What C-Capture has developed is a novel solvent technology based on three major components, a salt of a readily available organic acid, an organic reactivity moderator, and water, that has inherent and significant advantages over amine-based technologies, including the latest so-called advanced amines, which include:

1. It is biodegradable and environmentally benign.
2. It is manufactured from readily available commodity chemicals.
3. Because it releases CO₂ more readily than amine-based systems, it requires less heat in the de-absorber stage and so delivers a significantly lower parasitic energy demand.
4. It is a robust solvent and exceptionally so in hostile flue gas environments containing sulphur oxides and nitrogen oxides, making it especially suited to the flue gases of glass, cement, lime and steel plants.
5. It is well suited to the low CO₂ concentrations of biomass and waste-to-energy plants.
6. It is significantly less corrosive, meaning lower grade and cheaper materials can be used in the construction of the plant.
7. The captured CO₂ can be released at higher pressures in the de-absorber phase, further reducing the energy demands required to compress the CO₂ for onward storage or use.

New CCUS technology – a key enabler

It is clear that a range of advanced solvent technologies will be deployed in different CCUS applications in different industries.
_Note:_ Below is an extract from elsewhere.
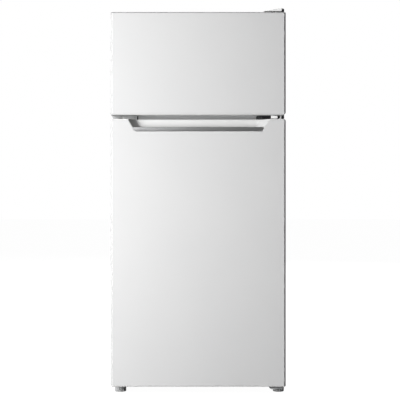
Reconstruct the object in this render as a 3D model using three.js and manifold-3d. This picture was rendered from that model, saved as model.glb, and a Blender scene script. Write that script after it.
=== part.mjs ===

C-Capture’s novel solvent technology is especially appropriate for the emissions of hard-to-abate industrial sectors whose flue gases present complex challenges for established amine-based solvents. Once the advantages of C-Capture’s technology are demonstrated in its soon-to-be-constructed first commercial-scale CCUS plant in the UK, we believe it will become a key enabler in the carbon capture, storage and utilisation of a number of huge, polluting, but essential industries across the globe.

In 2024, C-Capture will launch its Series B capital raise, which is intended, in part, to finance the construction of this first 200 tonnes per day CCUS commercial-scale demonstration plant.